I remember that walk of mine alone when I walked so long; waiting for you to alight within. Hoping! But you were just too natural for this artificial effort. This God-damn fit that I have to go fetch from somewhere. I don’t like fetching it. I am tired. It all isn’t working at all. I give up. Ok? Giving up gives me hope; so just let me!
All that one week of spring vacation lapsed in wait. I wanted something at least, a clue may be. I deserve that at least, don’t I? I was waiting for it to come and say “That entire wait was worth it”. But… but… sighs… I don’t know.
My friends do affect me. Their worries do too. It’s not their fault. They are all very nice.
3:00 am in the morning… Raining heavier… Thunders, this time...
Do you really don’t want to come?
You got me concerned when you whispered in my ears “You are ignoring me nowadays”. And I never wanted you to say such a thing. Nevertheless, I am sorry.
And you! That night when I texted you about the “tongue wali simile” being better than the simple “Happy simile”, I meant that. You see, tongues can be fair pause-fillers as well as masks. (Yeah! I thought this nonsense lately :P ) Typical smiles break hearts. Sooner or later, they do. Tongue wali similes beleaguer you less. They help you get over the possibility of expressing anything through a smile. </3
I saw someone practicing it. All I could feel was “:’(” behind the tongue. And hence my fondness of your notion about walking kills me, because I too walk to beat the depression…
Sometimes the walking reminds me of that memorable incident when I and my friend were wandering in Anarkali and got to come across a narrow street that led to a 14 acre (I hope I am not exaggerating :P) antique “Dehli Muslim Hotel” amid the heart of that bazaar. The owner, Abdullah Shah, of that place was luckily there. His house was situated in the centre of that vast territory. He let us in as soon as he realized we were Ravians. Well, some heart touching life time discussions did take place there with a kind of special protocol. He was a very nice man. What I never forget about him is his unique piece of advice. We were expecting some traditional words of wisdom from an above 70 years old like asking us to speak the truth always, or respect the elders, etc. etc. But do you know what he uttered? He said, “Bacho! Jab bhi zindagi men kisi apney ke dil men koi ghalat fehmi peda ho jay to sub kaam chor kar sub se pehley sari ghalat fehmian door karo, sub se pehley ghalat fehmian door karo apas men. Go clear it. Make sure no misinterpretation or misconception remains between you and your beloveds.” Today, I still wonder what clicked that old guy’s mind to have stressed so much on such a thing.
And not so long ago did I realize the gravity of that unpredictable truth, whose predisposition dwelled in me since long. Why not remove the room for any misconception? But actually I never found someone worth it.

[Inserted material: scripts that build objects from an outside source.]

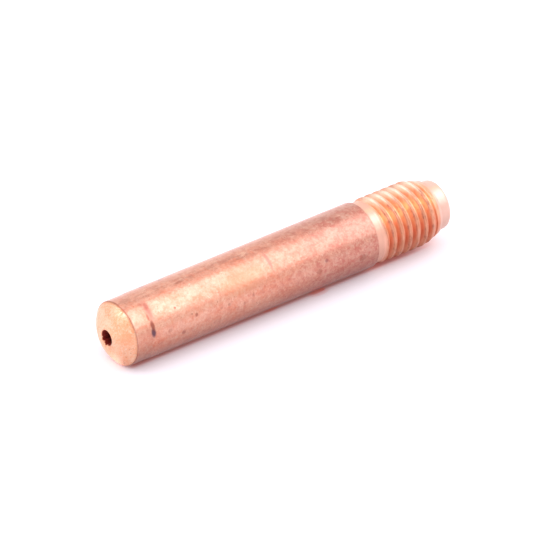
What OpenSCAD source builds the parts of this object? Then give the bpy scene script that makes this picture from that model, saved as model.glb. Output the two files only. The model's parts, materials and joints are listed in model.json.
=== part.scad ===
// Welding contact tip: one piece of copper, turned from drawn rod, with a rolled thread on its tail,
// a plain pilot behind the thread and a bore for the welding wire from end to end.
// It stands on the rear face of its pilot, with its axis along +Z and its domed nose up.

/* [Body] */
// Length from the rear face of the pilot to the rim of the bore in the nose
total_length = 38.1; // [30:0.1:60]
// Diameter of the drawn rod
body_diameter = 6.35; // [6.3:0.05:9]
// Height of the domed nose, from the front edge of the rod to the rim of the bore
nose_height = 1.2; // [0.5:0.05:2.4]
// Bevel that the turning tool leaves at both ends of the rod
edge_break = 0.06; // [0.02:0.01:0.15]
// Length of the land that is skimmed behind the nose
land_length = 1.8; // [0.8:0.1:4]
// How far the land lies below the rod
land_relief = 0.035; // [0.01:0.005:0.1]
// Length of the taper between the land and the rod
land_ramp = 0.6; // [0.2:0.05:1.5]

/* [Wire bore] */
// Diameter of the bore that guides the wire and passes it the current
bore_diameter = 1.5; // [0.8:0.05:2.2]
// Diameter of the funnel in the rear face that leads the wire in
lead_in_diameter = 2.7; // [2.3:0.05:3.6]
// Angle between the funnel's wall and the axis
lead_in_angle = 30; // [20:1:45]

/* [Tail] */
// Length of the tail, from the shoulder to the rear face
tail_length = 9.1; // [7:0.1:14]
// Length of the plain collar between the shoulder and the thread
collar_length = 0.7; // [0.4:0.05:2]
// How far the collar lies below the crests of the thread
collar_relief = 0.155; // [0.05:0.005:0.25]
// Length of the plain pilot behind the thread
pilot_length = 1.35; // [0.8:0.05:2.5]
// How far the pilot lies below the roots of the thread
pilot_relief = 0.265; // [0.05:0.005:0.4]
// Radius round the rear edge of the pilot
pilot_rounding = 0.45; // [0.05:0.01:0.6]

/* [Thread] */
// Diameter over the crests of the thread
thread_diameter = 6.25; // [5.8:0.01:6.28]
// Distance from one crest of the thread to the next
thread_pitch = 0.907; // [0.8:0.001:1]
// Height of the crests above the roots
thread_depth = 0.5; // [0.3:0.01:0.56]
// Angle between a flank of the thread and a plane across the axis
flank_angle = 30; // [20:1:32]
// How far the rolled edges of a crest droop
crest_droop = 0.05; // [0.01:0.01:0.1]
// Length over which the thread rises from the pilot to its full height
thread_lead = 1.6; // [0.5:0.05:2]
// Length over which the thread fades out towards the collar
thread_runout = 0.4; // [0.2:0.05:1.2]
// Height above the pilot at which a crest crosses the +X side
crest_offset = 0.67; // [0:0.01:0.79]

/* [Hidden] */

// Facets round a full circle of a smooth surface
round_steps = 96;
// Facets in one turn of the thread
turn_steps = 40;
// How far a cut runs past the surface that it cuts
overrun = 0.3;
// Step down from the collar to the end of the thread's run-out
runout_step = 0.03;

body_radius = body_diameter / 2;
bore_radius = bore_diameter / 2;
lead_in_radius = lead_in_diameter / 2;
lead_in_depth = (lead_in_radius - bore_radius) / tan(lead_in_angle);

crest_radius = thread_diameter / 2;
mean_radius = crest_radius - thread_depth / 2;
root_radius = crest_radius - thread_depth;
collar_radius = crest_radius - collar_relief;
pilot_radius = root_radius - pilot_relief;

// Heights of the steps along the axis
thread_bottom = pilot_length;
shoulder_height = tail_length;
thread_top = shoulder_height - collar_length;
rod_top = total_length - nose_height;
land_foot = rod_top - land_length;

// The dome is a sphere through the front edge of the land and the rim of the bore.
land_radius = body_radius - land_relief;
dome_base_radius = land_radius - edge_break;
dome_drop = (pow(dome_base_radius, 2) - pow(bore_radius, 2) - pow(nose_height, 2)) / (2 * nose_height);
dome_centre = rod_top - dome_drop;
dome_radius = norm([dome_base_radius, dome_drop]);

// The thread's section over one pitch: each point is a place along the axis and a height
// from the mean diameter.
crest_share = 0.6;
crown_share = 0.5;
flank_run = thread_depth * tan(flank_angle);
crest_width = (thread_pitch - 2 * flank_run) * crest_share;
ridge_half = crest_width / 2 + flank_run;
ridge_section = [
    [-ridge_half, -thread_depth / 2],
    [-crest_width / 2, thread_depth / 2 - crest_droop],
    [-crest_width / 2 * crown_share, thread_depth / 2],
    [crest_width / 2 * crown_share, thread_depth / 2],
    [crest_width / 2, thread_depth / 2 - crest_droop],
    [ridge_half, -thread_depth / 2],
];

// The helix starts below the thread and ends inside the collar, and both ends are cut square.
helix_start = thread_bottom + crest_offset - 2 * thread_pitch;
helix_top = thread_top + overrun;
turns = ceil((helix_top - helix_start) / thread_pitch) + 1;
last_step = turns * turn_steps;

// The run-out is over one flank short of the collar, so no facet rises past the collar's edge.
runout_end = thread_top - flank_run;

// Share of the thread's height that stands at a height along the axis
function runout_at(height) = max(0, min(1, (runout_end - height) / thread_runout));

// Radius of the cone that the thread's lead follows
function lead_cone(height) = root_radius + thread_depth * (height - thread_bottom) / thread_lead;

// Radius of a point of the section, once the run-out and the lead have shaped it
function thread_radius(height, rise) =
    let (share = runout_at(height),
         faded = (mean_radius + rise) * share + (collar_radius - runout_step) * (1 - share))
    min(lead_cone(height), faded);

// A point on the axis at a height
function on_axis(height) = [0, 0, height];

// Point of the section at one step of the helix
function helix_point(step, corner) =
    let (angle = 360 * step / turn_steps,
         height = helix_start + corner[0] + thread_pitch * step / turn_steps,
         radius = thread_radius(height, corner[1]))
    [radius * cos(angle), radius * sin(angle), height];

// Triangles of a fan from one point to each pair of neighbours on a closed loop
function fan(hub, loop) = [
    for (i = [0 : len(loop) - 1]) [hub, loop[i], loop[(i + 1) % len(loop)]]
];

// The thread as a closed solid down to the axis, with a helical step at each end
module helix_solid() {
    corners = len(ridge_section);
    last_corner = corners - 1;
    points = [for (step = [0 : last_step], corner = ridge_section) helix_point(step, corner)];
    base_hub = len(points);
    top_hub = base_hub + 1;
    flank_faces = [
        for (step = [0 : last_step - 1], corner = [0 : last_corner - 1])
            let (here = step * corners + corner, ahead = here + corners)
                each [[here, here + 1, ahead + 1], [here, ahead + 1, ahead]]
    ];
    root_faces = [
        for (step = [0 : last_step - turn_steps - 1])
            let (here = step * corners + last_corner,
                 above = (step + turn_steps) * corners)
                each [[here, above, above + corners], [here, above + corners, here + corners]]
    ];
    base_loop = concat(
        [for (step = [0 : turn_steps]) step * corners],
        [for (corner = [last_corner : -1 : 1]) corner]);
    top_loop = concat(
        [for (step = [last_step : -1 : last_step - turn_steps]) step * corners + last_corner],
        [for (corner = [0 : last_corner - 1]) last_step * corners + corner]);
    polyhedron(
        points = concat(points, [on_axis(points[0][2]), on_axis(points[base_hub - 1][2])]),
        faces = concat(flank_faces, root_faces, fan(base_hub, base_loop), fan(top_hub, top_loop)),
        convexity = turns);
}

// The helix cut square at the pilot and just inside the collar
module thread() {
    intersection() {
        helix_solid();
        translate([0, 0, thread_bottom])
            cylinder(h = helix_top - thread_bottom, r = body_radius + overrun, $fn = round_steps);
    }
}

// Half section of the rod, with a bevel at each end and the land behind the nose
module rod_section() {
    polygon([
        [0, shoulder_height],
        [body_radius - edge_break, shoulder_height],
        [body_radius, shoulder_height + edge_break],
        [body_radius, land_foot - land_ramp],
        [land_radius, land_foot],
        [land_radius, rod_top - edge_break],
        [dome_base_radius, rod_top],
        [0, rod_top],
    ]);
}

// Half section of the domed nose
module dome_section() {
    intersection() {
        translate([0, rod_top])
            square([body_radius, nose_height + overrun]);
        translate([0, dome_centre])
            circle(r = dome_radius, $fn = round_steps);
    }
}

// Half section of the pilot and the core under the thread, with a rounded rear edge
module pilot_section() {
    difference() {
        square([pilot_radius, thread_top + overrun]);
        translate([pilot_radius - pilot_rounding, 0])
            difference() {
                square([pilot_rounding + overrun, pilot_rounding]);
                translate([0, pilot_rounding])
                    circle(r = pilot_rounding, $fn = round_steps);
            }
    }
}

// Half section of the collar
module collar_section() {
    translate([0, thread_top])
        square([collar_radius, shoulder_height - thread_top]);
}

// The turned piece before its thread is rolled and its bore is drilled
module blank() {
    rotate_extrude($fn = round_steps) {
        rod_section();
        dome_section();
        pilot_section();
        collar_section();
    }
}

// The wire bore, with its funnel in the rear face
module wire_bore() {
    translate([0, 0, -overrun])
        cylinder(h = total_length + nose_height + overrun, r = bore_radius, $fn = round_steps);
    translate([0, 0, -overrun])
        cylinder(
            h = lead_in_depth + overrun,
            r1 = lead_in_radius + overrun * tan(lead_in_angle),
            r2 = bore_radius,
            $fn = round_steps);
}

module contact_tip() {
    color("darksalmon")
        difference() {
            union() {
                blank();
                thread();
            }
            wire_bore();
        }
}

contact_tip();
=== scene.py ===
"""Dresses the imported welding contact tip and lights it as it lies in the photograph.

The tip stands on its pilot with its axis along +Z. The camera is turned so that the tip lies across the
picture as it does in the photograph, and the table is a plane along the tip's side.
"""
import json
import logging
import math
from dataclasses import dataclass, field
from enum import Enum

import bmesh
import bpy
from mathutils import Matrix, Vector


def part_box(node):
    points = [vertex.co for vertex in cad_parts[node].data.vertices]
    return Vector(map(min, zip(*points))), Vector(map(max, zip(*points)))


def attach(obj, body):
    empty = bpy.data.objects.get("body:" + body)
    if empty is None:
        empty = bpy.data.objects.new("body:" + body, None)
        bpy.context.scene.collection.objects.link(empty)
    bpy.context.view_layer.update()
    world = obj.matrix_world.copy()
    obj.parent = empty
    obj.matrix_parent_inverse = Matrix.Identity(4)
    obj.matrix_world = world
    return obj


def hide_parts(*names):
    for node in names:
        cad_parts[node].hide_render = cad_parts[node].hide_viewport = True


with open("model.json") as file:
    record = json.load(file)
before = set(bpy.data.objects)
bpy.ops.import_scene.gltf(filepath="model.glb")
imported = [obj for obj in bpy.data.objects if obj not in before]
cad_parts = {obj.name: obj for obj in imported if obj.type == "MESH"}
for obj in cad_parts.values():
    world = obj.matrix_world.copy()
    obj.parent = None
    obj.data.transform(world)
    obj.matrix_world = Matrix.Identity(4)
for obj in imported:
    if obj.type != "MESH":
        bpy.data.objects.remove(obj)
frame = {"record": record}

logging.basicConfig(level=logging.INFO, format="%(message)s")
log = logging.getLogger("contact_tip")

MM = 0.001
NODE = "contact_tip"
BODY = "root"


class Term:
    """A socket's value in a node tree, so that node maths reads as plain Python."""

    def __init__(self, graph: "Graph", value: "bpy.types.NodeSocket | float"):
        """Wraps a value.

        Args:
            graph: The tree that new Math nodes go into.
            value: An output socket, or a plain number.
        """
        self.graph = graph
        self.value = value

    def _math(self, operation: str, *terms: "Term | float") -> "Term":
        """Adds one Math node.

        Args:
            operation: Blender's name of the operation.
            terms: The node's inputs, in order.

        Returns:
            The node's result.
        """
        return self.graph.node("ShaderNodeMath", {"operation": operation}, list(terms))

    def __add__(self, other: "Term | float") -> "Term":
        """Sum."""
        return self._math("ADD", self, other)

    def __radd__(self, other: float) -> "Term":
        """Sum, with the number first."""
        return self._math("ADD", other, self)

    def __sub__(self, other: "Term | float") -> "Term":
        """Difference."""
        return self._math("SUBTRACT", self, other)

    def __rsub__(self, other: float) -> "Term":
        """Difference, with the number first."""
        return self._math("SUBTRACT", other, self)

    def __mul__(self, other: "Term | float") -> "Term":
        """Product."""
        return self._math("MULTIPLY", self, other)

    def __rmul__(self, other: float) -> "Term":
        """Product, with the number first."""
        return self._math("MULTIPLY", other, self)

    def __truediv__(self, other: "Term | float") -> "Term":
        """Quotient."""
        return self._math("DIVIDE", self, other)

    def __rtruediv__(self, other: float) -> "Term":
        """Quotient, with the number first."""
        return self._math("DIVIDE", other, self)

    def __neg__(self) -> "Term":
        """Negative."""
        return self._math("MULTIPLY", self, -1.0)

    def __pow__(self, other: float) -> "Term":
        """Power."""
        return self._math("POWER", self, other)

    def sine(self) -> "Term":
        """Sine of an angle in radians."""
        return self._math("SINE", self)

    def cosine(self) -> "Term":
        """Cosine of an angle in radians."""
        return self._math("COSINE", self)

    def root(self) -> "Term":
        """Square root."""
        return self._math("SQRT", self)

    def size(self) -> "Term":
        """Absolute value."""
        return self._math("ABSOLUTE", self)

    def fraction(self) -> "Term":
        """Part after the decimal point."""
        return self._math("FRACT", self)

    def angle_from(self, across: "Term | float") -> "Term":
        """Angle whose sine part is this term and whose cosine part is the other."""
        return self._math("ARCTAN2", self, across)

    def at_least(self, other: "Term | float") -> "Term":
        """The larger of two."""
        return self._math("MAXIMUM", self, other)

    def at_most(self, other: "Term | float") -> "Term":
        """The smaller of two."""
        return self._math("MINIMUM", self, other)

    def soft_at_least(self, other: "Term | float", blend: "Term | float") -> "Term":
        """The larger of two, with a rounded corner."""
        return self._math("SMOOTH_MAX", self, other, blend)

    def soft_at_most(self, other: "Term | float", blend: "Term | float") -> "Term":
        """The smaller of two, with a rounded corner."""
        return self._math("SMOOTH_MIN", self, other, blend)

    def above(self, other: "Term | float") -> "Term":
        """1 where this term is the larger, else 0."""
        return self._math("GREATER_THAN", self, other)

    def clamped(self) -> "Term":
        """Kept between 0 and 1."""
        return self.at_least(0.0).at_most(1.0)

    def rise(self, low: float, high: float) -> "Term":
        """Smooth step.

        Args:
            low: Where the step starts, at 0.
            high: Where it ends, at 1.

        Returns:
            The step, which falls instead if low is above high.
        """
        start, end = (low, high) if low < high else (high, low)
        step = self.graph.node(
            "ShaderNodeMapRange",
            {"interpolation_type": "SMOOTHSTEP"},
            {"Value": self, "From Min": start, "From Max": end, "To Min": 0.0, "To Max": 1.0},
        )
        return step if low < high else 1.0 - step

    def spot(self, centre: float, half: float) -> "Term":
        """A smooth hump.

        Args:
            centre: Where the hump stands.
            half: How far from there it has all but gone.

        Returns:
            1 at the centre, falling to 0.
        """
        return (self - centre).size().rise(half, 0.0)


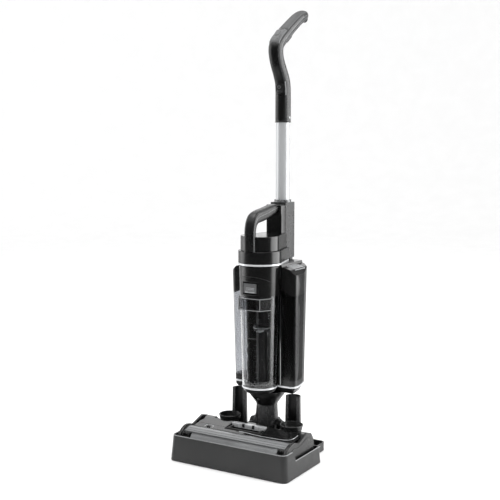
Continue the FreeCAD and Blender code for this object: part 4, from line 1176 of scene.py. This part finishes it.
def softbox(name, bearing, distance, height, width, tall, power):
    """An area light at a bearing in degrees from the camera's side, positive to the right."""
    data = bpy.data.lights.new(name, "AREA")
    data.shape = "RECTANGLE"
    data.size = width
    data.size_y = tall
    data.energy = power
    obj = bpy.data.objects.new(name, data)
    scene.collection.objects.link(obj)
    turn = math.radians(bearing)
    obj.location = (RIGHT * math.sin(turn) - AWAY * math.cos(turn)) * distance + Vector((0, 0, height))
    obj.rotation_euler = (AIM - obj.location).to_track_quat("-Z", "Y").to_euler()


def grey_ring():
    """A ring round the object that only reflections and clear parts see, with a shade per bearing."""
    mat, tree, shader = new_material("grey_ring")
    shader.inputs["Roughness"].default_value = 1.0
    sweep = tree.nodes.new("ShaderNodeTexGradient")
    sweep.gradient_type = "RADIAL"
    place = tree.nodes.new("ShaderNodeTexCoord")
    shades = tree.nodes.new("ShaderNodeValToRGB")
    tree.links.new(place.outputs["Object"], sweep.inputs["Vector"])
    tree.links.new(sweep.outputs["Fac"], shades.inputs["Fac"])
    tree.links.new(shades.outputs["Color"], shader.inputs["Base Color"])
    while len(shades.color_ramp.elements) < len(SHADES):
        shades.color_ramp.elements.new(0.5)
    for element, (bearing, level) in zip(shades.color_ramp.elements, SHADES):
        element.position = (bearing + 180) / 360
        element.color = (level, level, level, 1)
    ring = stage_rings("grey_ring", ((0.62, 0.003), (3.0, 0.003), (3.0, 2.6)), 72, mat)
    ring.rotation_euler = (0, 0, VIEW - math.pi / 2)
    ring.visible_camera = False
    ring.visible_diffuse = False
    ring.visible_shadow = False


def add_camera():
    data = bpy.data.cameras.new("camera")
    data.lens = 69.4
    data.sensor_width = 36
    data.clip_end = 50
    camera = bpy.data.objects.new("camera", data)
    camera.location = (1.148, -1.978, 0.768)
    camera.rotation_euler = (math.radians(83.10), 0, VIEW)
    scene.collection.objects.link(camera)
    scene.camera = camera
    scene.view_settings.view_transform = "Standard"
    scene.view_settings.look = "None"


studio_floor()
white_world()
softbox("right_softbox", 92, 1.9, 0.85, 2.1, 2.4, 46)
softbox("left_softbox", -106, 2.2, 0.85, 1.5, 2.4, 17)
softbox("top_softbox", -90, 0.4, 2.9, 1.6, 1.6, 26)
grey_ring()
add_camera()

And when I felt I did, the fear of losing him overwhelmed my sense of expression. This fear of my being ever alone again compels me to wear the mask of reservation, that I might not cause disruption. But I always try to uphold a caring demeanor as a sweet precaution from letting you down. And that night when you said to me “You always say you understand but you actually don’t!” I couldn’t sleep well. Although I am sure you didn’t mean it but still it sounded bitterly true :’(
Every drop revitalized regret…
But hey! Listen. You aren’t my friend because you are pretty; you are pretty because you are my friend. The way you make me vow about things like burying your first letter along with you in your grave when you die, making a composition out of those special moments we spent together standing in the balcony on a rainy night and enjoying the splashes down there, praying you die before me, pledging that I won’t ever share anything with such a passion with anyone else, imagining that bridge over the lake with you and I crossing it together with a big moon in the background… You see, I feel important and honoured. And that’s the best feeling you can give to someone as a gift even when it’s not a birthday. When you inspire that life is too short to be wise, I can relate to it. But then, this stupid heartrending end when, one day, you think I know you too much and you can’t hold that anymore, that out of a blue it makes you feel uncomfortable when I make you feel you are depending on me, you leave. Ok fine J At least let me escort you to the gate and see you off; see in your eyes last time probably. Because what lips can’t say, eyes do. But when you won’t be in my sight afterwards, hearts would do. May be we would see the same star some night… with you in your own world and I, in my own. We communicate through heavens.
It’s too suffocating in there. I need to be broken, broken into halves. On the edge of the bowl, strike me gently. Don’t smash me, just a tick sound. And let me out in the dish. Whip me with a spoon and cook me in the pan. Make an omelette or a half-fry of me and present me to your beloved.